Clifford T. Matthews wrote:

I wrote some code that deliberately uses continuations that cross a
fork boundary. When I went to test it, I was surprised by the error:
“continuation called across trap”. I can think of a few reasons why
people might not want to use continuations across fork, but not
knowing Ruby internals particularly well, I couldn’t see a reason why
it should be absolutely prohibited.

I’ve been playing with this (not recently though, one or two years
ago).
I’ve also experienced the “continuation called across trap” phenomenon.
However, I also made a try with the 1.9 branch… and cross-fork
continuations were working there!
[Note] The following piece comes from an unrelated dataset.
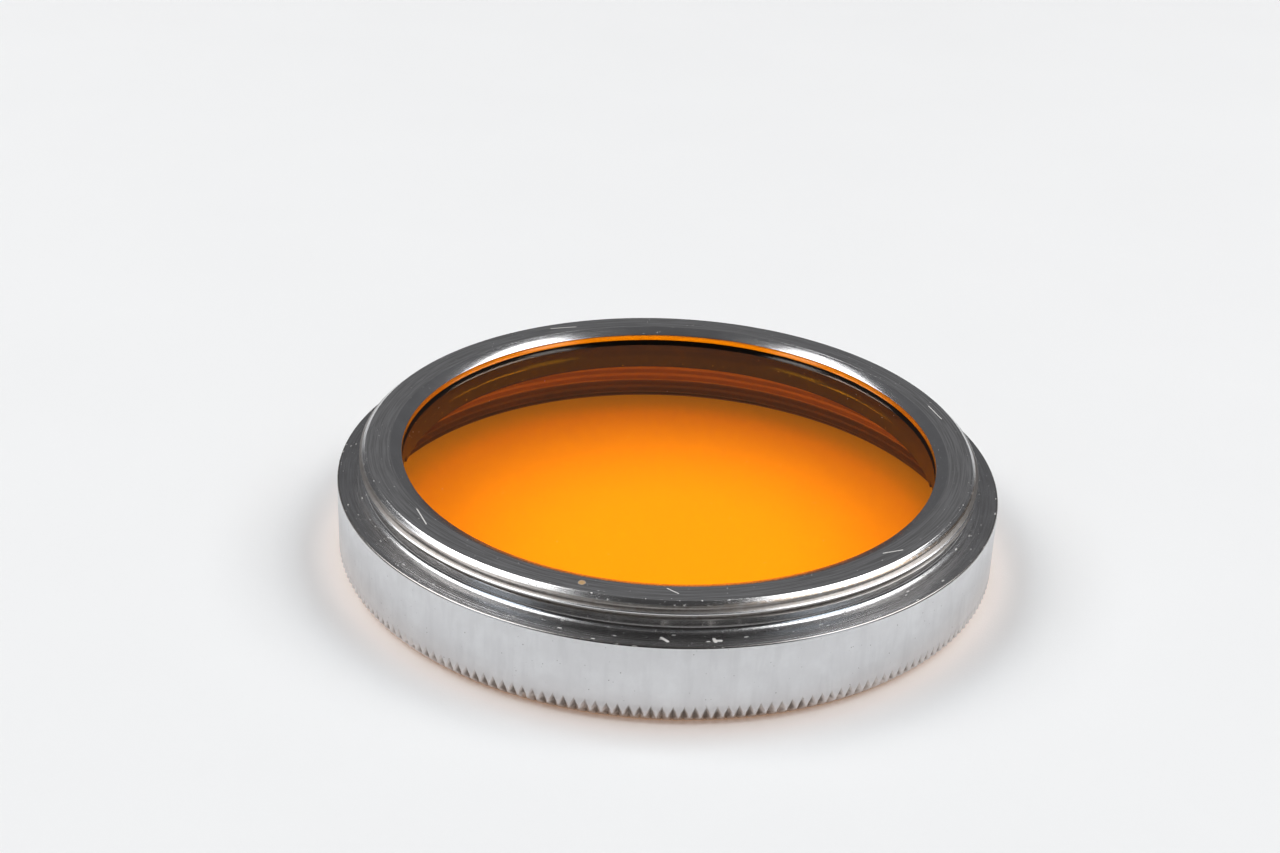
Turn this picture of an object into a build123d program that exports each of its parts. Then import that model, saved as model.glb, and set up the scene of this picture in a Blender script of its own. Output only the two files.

Hopefully it’s still working, I
suggest
you to make a try with that.

Csaba

“Csaba” == csaba [email protected] writes:

Csaba> Clifford T. Matthews wrote:
>> I wrote some code that deliberately uses continuations that
>> cross a fork boundary.  When I went to test it, I was surprised
>> by the error: "continuation called across trap".  I can think
>> of a few reasons why people might not want to use continuations
>> across fork, but not knowing Ruby internals particularly well,
>> I couldn't see a reason why it should be absolutely prohibited.

Csaba> I've been playing with this (not recently though, one or
Csaba> two years ago).  I've also experienced the "continuation
Csaba> called across trap" phenomenon.  However, I also made a try
Csaba> with the 1.9 branch... and cross-fork continuations were
Csaba> working there! Hopefully it's still working, I suggest you
Csaba> to make a try with that.

ruby 1.9.0 (2006-10-02) from CVS HEAD gives the same “continuation
called across trap” RuntimeError.

Friday afternoon I did a little more research and then posted to
ruby-core, but, not surprisingly for such a low-priority esoteric
matter, so far nobody has replied over there.

I think the error is a side-effect of code that was put in place to
prevent truly illegal uses of continuations. E.g., before the checks
were in place, it was possible to define a continuation within a
signal handler and then call it from outside the signal handler.